OREANDA-NEWS. Fitch Ratings has affirmed Langton Securities plc (Langton) and Lannraig Master Issuer plc (Lannraig), two UK prime master trust programmes. A full list of rating actions is available at www.fitchratings.com or by clicking the link above.

Langton master trust programme consists of prime residential owner-occupied mortgage loans historically originated in the UK by Alliance & Leicester Plc, Abbey National plc and Santander UK plc (Santander; A/Stable/F1). Santander is a wholly-owned subsidiary of Banco Santander SA (A-/Stable/F2).

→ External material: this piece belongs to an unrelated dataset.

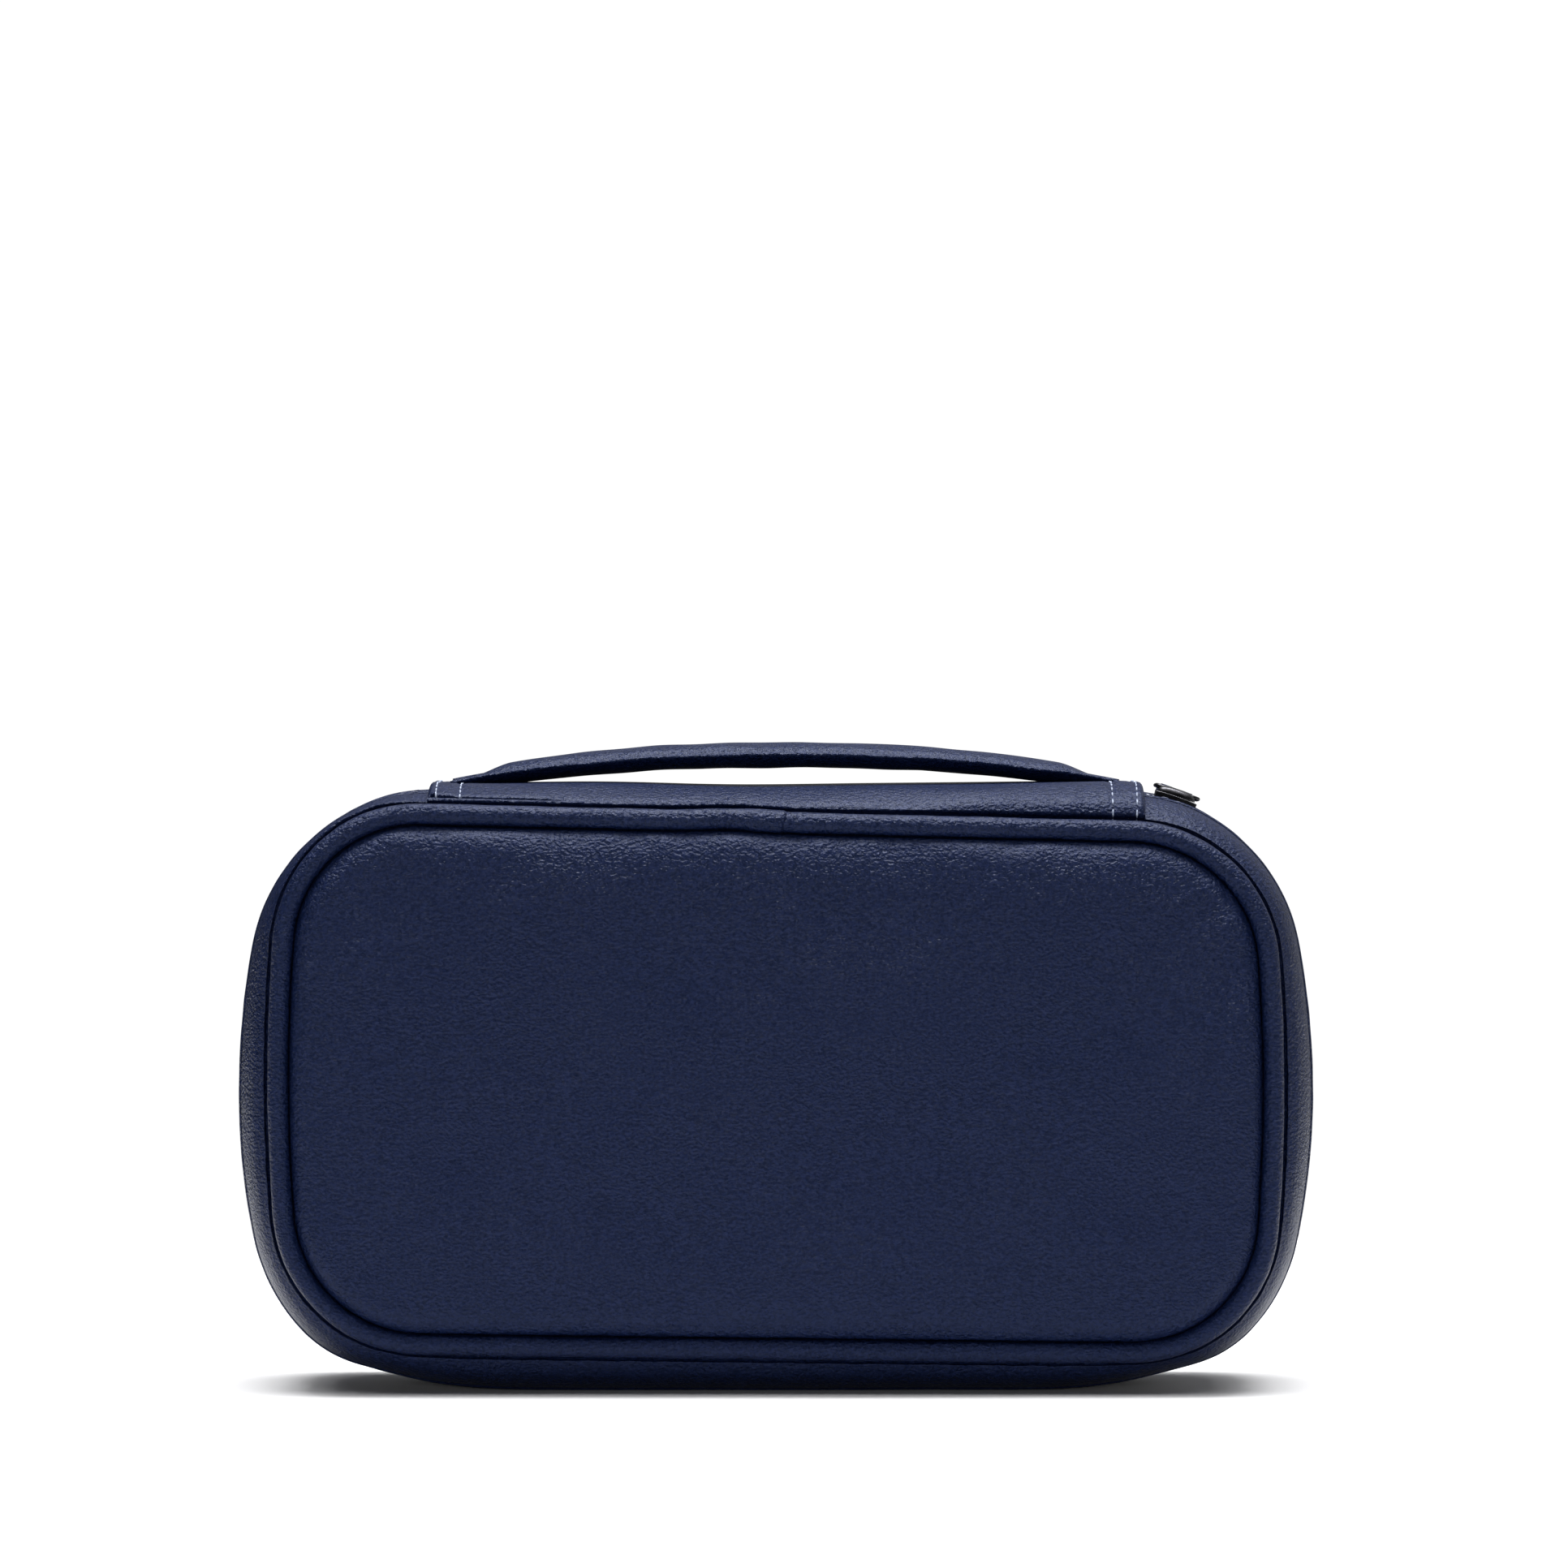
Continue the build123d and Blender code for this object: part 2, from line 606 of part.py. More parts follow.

Lannraig master trust programme comprises prime residential buy-to-let mortgage loans originated in the UK by Clydesdale Bank plc (A/Stable/F1) and Yorkshire Bank Home Loans Limited, which are subsidiaries of National Australia Bank Limited (AA-/Stable/F1+).

KEY RATING DRIVERS
High Credit Enhancement
The Langton programme has a capitalist structure, whereby each issuer has its own credit structure and amortisation schedule. As of October 2014 the credit enhancement for the 2011-1 series had increased to 24% from 20.5% after amortisation in March 2014. As none of the notes in 2010-1, 2010-2 and 2011-2 series amortised during 2014, the enhancement remained static at 20.2% and 27.1%, respectively.

Lannraig's structure shares subordination and reserve funds across issuances. As of October 2014 credit enhancement for the class A notes was 16.1%, up from 15.8% 12 months ago. The increase follows the controlled amortisation of the 2011-1 series, which is scheduled to continue until the notes final scheduled redemption in November 2017.

Stable Arrears
The portion of borrowers in arrears by more than three months in the Langton programme has increased marginally to 2.4% over the past 12 months, up from 2.3%. However, the absolute level of arrears has been decreasing for the past year. Loans in arrears by more than three months fell to GBP190.8m from GBP231.7m.

As of October 2014, three months plus arrears in Lannraig were stable at 0.4%, which is well below Fitch's prime index of 1.3%.

Given the seasoning of these transactions, the quality of the collateral and the current economic conditions, Fitch expects that arrears will remain stable at their current levels for the foreseeable future.

Consistent Underlying Asset Characteristics
In its analysis of the transactions, Fitch did not employ its surveillance model. Instead the agency focused on the key portfolio characteristics, including original loan-to-value ratio and concentrations by regions, repayment and occupancy type. The agency found the pool characteristics to be comparable to those at the time of last review and also within the eligibility criteria defined in the transaction documentation.

Fitch also performed a sensitivity analysis to assess the effects of sustainable house prices on loans originated between 2005 and 2007 on the weighted average frequency of foreclosure (WAFF) and the weighted average recovery rate (WARR). In its analysis, Fitch increased the WAFF by up to 50% and at the same time reduced the WARR by the same amount for this portion of the portfolio. The high levels of credit enhancement provide cushion above these additional stresses, leading to the affirmation of the notes.

RATING SENSITIVITIES
Fitch considers the ratings fairly insensitive to increasing stress factors, given the high levels of credit enhancement and the strong arrears performance to date.